Read what this newly separated man has to say about his marriage ending, followed by my advice.
I have been with my wife for over a decade. We have 2 young kids. kids. We met, went out on a date and hit it off instantly. We couldn’t get enough of each other. She had come off an abusive relationship, then found me. I had the same situation minus the abuse. A year later we moved in together. We eventually got married and had kids.
I have never been unfaithful to her. I never lost emotional or physical attraction to her. I have focused my entire life on making sure her and the kids have a good home, are happy and healthy. In doing so, I have neglected her emotional needs. I got so hung up on trying to make a good life for my family that I wasn’t seeing her drift away. She tried to get my to go to counseling a month ago, I foolishly refused.
She has dealt with a lot of childhood abuse and neglect that has influenced her adulthood. My childhood was very loving and happy…. That’s why I refused the counseling “I’m too healthy of a person for that”…. Mistake.
Now she thinks she got with me for the wrong reasons. I was what she needed at the time… Someone healthy, responsible, logical, safe. She told me she started having these feelings before my first son was born. Now I have to try to figure out how to let her go. My family means everything to me. I feel so betrayed. There is no place for me to escape the pain. Everything I have invested in has been taken from me. I feel so bad for my kids.
I have a lot to say about this situation. First and foremost, I want to give this guy a big hug and say I’m sorry this is happening to him. I also want to tell him that I don’t know the situation other than this letter, but based on what I read, he needs to stop beating himself up and see what is really going on.
Twice in this letter it states that his wife has faced abuse: in the relationship she was in before him, and in childhood. This is a huge factor in this divorce. It seems like before she met her husband, she emulated her pattern by dating someone abusive (and who knows if there were more before that guy). She then made a healthy choice to marry her now husband. And soon after that, (before their first child was born) she fell back into her pattern of not feeling comfortable married to someone who was not abusive.
Remember that I am just speculating based on this letter, and that I have not heard her side of the story. But my question is, why didn’t she talk to him? Tell him she was unhappy?

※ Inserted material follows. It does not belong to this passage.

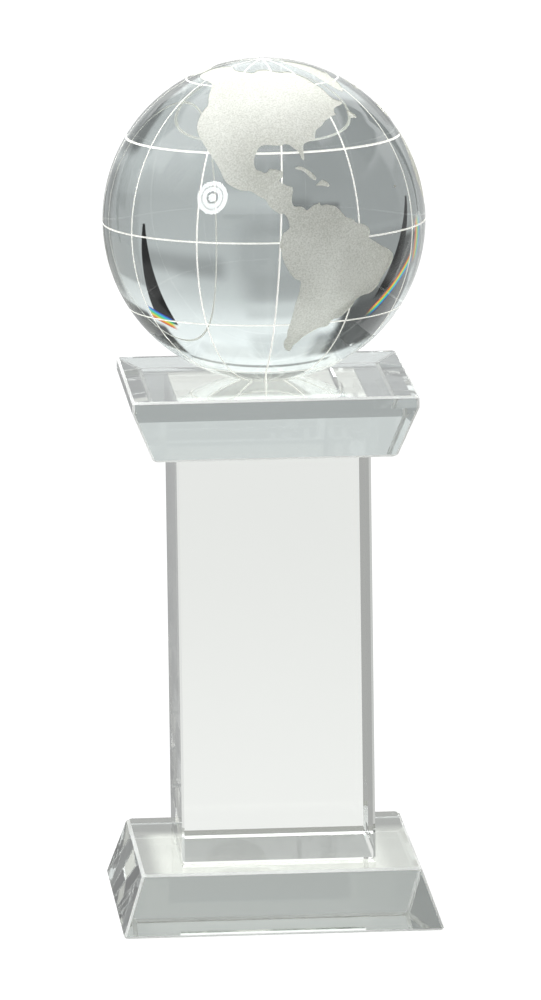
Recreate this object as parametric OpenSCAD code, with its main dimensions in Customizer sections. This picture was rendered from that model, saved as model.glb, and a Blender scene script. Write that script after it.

Did she ever go to counseling by herself?
What bothers me so much is that this guy is blaming himself for everything! I’m not saying I think he was perfect in the marriage (no one is) but he is saying that he refused to go to counseling a month ago. A MONTH AGO. So, is that it? After a month she is going to say “Sorry, Honey, you blew it. You had one shot to say yes to counseling and you said no, so I’m out of here???” What I’m trying to say is, since she isn’t asking him again, she already checked out. It is out of his control.
She also told him she ended up with him for all the wrong reasons: someone healthy, responsible, logical, safe… Yeah, those really sound like bad reasons to marry someone. When I get married again, I want to marry someone who is unhealthy, irresponsible, not logical, and who makes me feel unsafe. (This is enthusiastic sarcasm, by the way if you haven’t noticed.)
I guess what I really want to say is, WTF????? I know 100 women who would love this guy, and what I want to say to him is, it’s time to place a little bit of blame on your spouse. You are clearly blaming yourself and it is unwarranted. Not saying you shouldn’t take any blame (I wasn’t there) but at least put your ex at fault for SOMETHING! Most newly separated men and women blame their soon-to-be ex for everything, which isn’t good either, but this is the other extreme. I’m not saying you should get angry and bitter and contentious, but I want you to get tough and see the truth, which is that a lot of what happened was out of your control, and based on your wife’s messed up past that she obviously has not dealt with.
In closing, I believe this guy will do very well in life. He will lean on his loving family, continue to be a devoted father, date, heal in a productive way and eventually find love again. It is the wife I worry about. She will end up regretting her decision to divorce him (I think) and will get into abusive relationships unless she comes gets therapy and comes to grips with her past.
This guy writes: “There is no place for me to escape the pain,” and my response is, yes there is. Through faith, family, being with your kids, and your future. It is bright. I feel it!